Ainsi naissent et se succèdent, dans les révolutions, les crimes ; dans les réactions, les excès ; et ils ne s’arrêtent que lorsque l’arbitraire finit.

Mais cette époque est difficile à atteindre. Rien n’est plus commun que de changer d’arbitraire : rien n’est plus rare que de passer de l’arbitraire à la loi.

Les hommes de bien s’en flattent, et cette erreur n’est pas sans danger. Ils pensent qu’il est toujours temps de rendre légaux les effets de l’arbitraire. Ils se proposent de ne faire usage de cette ressource que pour aplanir tous les obstacles, et après avoir détruit par son secours, c’est à l’aide de la loi qu’ils veulent réédifier.

Mais pendant qu’ils emploient ainsi l’arbitraire, ils en prennent l’habitude, il la donnent à leurs agents ; ceux qui en profitent la contractent ; et comme rien n’est plus commode, plus aplanissant, cette habitude se perpétue bien au-delà de l’époque où l’on s’était prescrit de la déposer, et la loi se trouve indéfiniment ajournée.

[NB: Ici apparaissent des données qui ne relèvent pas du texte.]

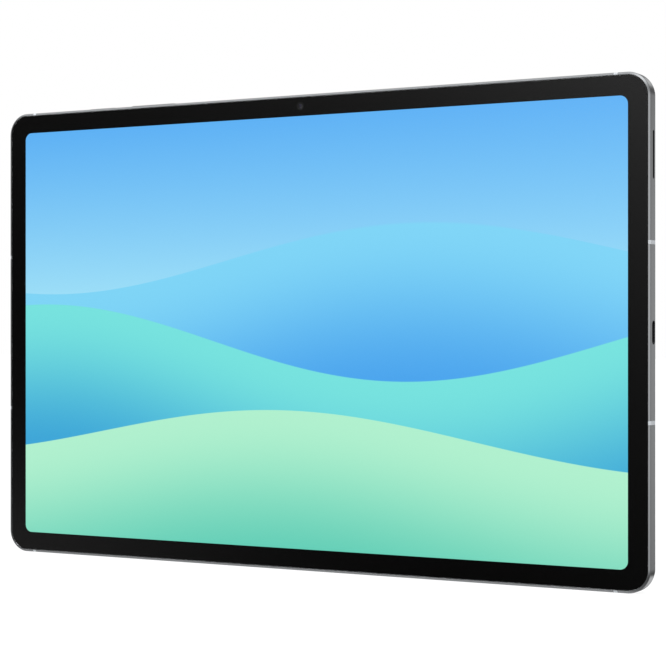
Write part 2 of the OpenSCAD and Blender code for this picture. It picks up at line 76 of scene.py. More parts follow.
# ---- meshes ----
def pieceFrom(name, mesh):
    piece = bpy.data.objects.new(name, mesh)
    bpy.context.scene.collection.objects.link(piece)
    return piece


def smoothed(mesh, angle=32):
    mesh.shade_smooth()
    mesh.set_sharp_from_angle(angle=math.radians(angle))
    return mesh


def loft(name, rings, wrap=False):
    # joins rings of points that have the same count, and caps both ends
    sheet = bmesh.new()
    rows = [[sheet.verts.new(point) for point in ring] for ring in rings]
    count = len(rows[0])
    pairs = list(zip(rows, rows[1:])) + ([(rows[-1], rows[0])] if wrap else [])
    for low, high in pairs:
        for k in range(count):
            nextK = (k + 1) % count
            sheet.faces.new((low[k], low[nextK], high[nextK], high[k]))
    if not wrap:
        sheet.faces.new(rows[0])
        sheet.faces.new(rows[-1])
    bmesh.ops.recalc_face_normals(sheet, faces=sheet.faces)
    mesh = bpy.data.meshes.new(name)
    sheet.to_mesh(mesh)
    sheet.free()
    return pieceFrom(name, smoothed(mesh))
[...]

J’ai déjà exposé ce système dans un ouvrage, où l’on a démêlé, dit-on, beaucoup de machiavélisme[1]. J’aurais cru néanmoins que rien n’était plus contraire au machiavélisme que le besoin de principes positifs, de lois claires et précises : en un mot, d’institutions tellement

  1. C’est le pamphlet publié en 1796, et intitulé : De la force du gouvernement actuel de la France, et de la nécessité de s’y rallier. C’est la première ébauche du traité Des réactions ; ce sont les mémés idées, exposées par un jeune homme qui débute et qui n’est pas sûr de lui. Nous avons jugé inutile de réimprimer ce pamphlet qui s’occupe des hommes plus que des principes. Il est moins curieux par ce qu’il contient, que parce qu’il est le premier écrit politique de l’auteur.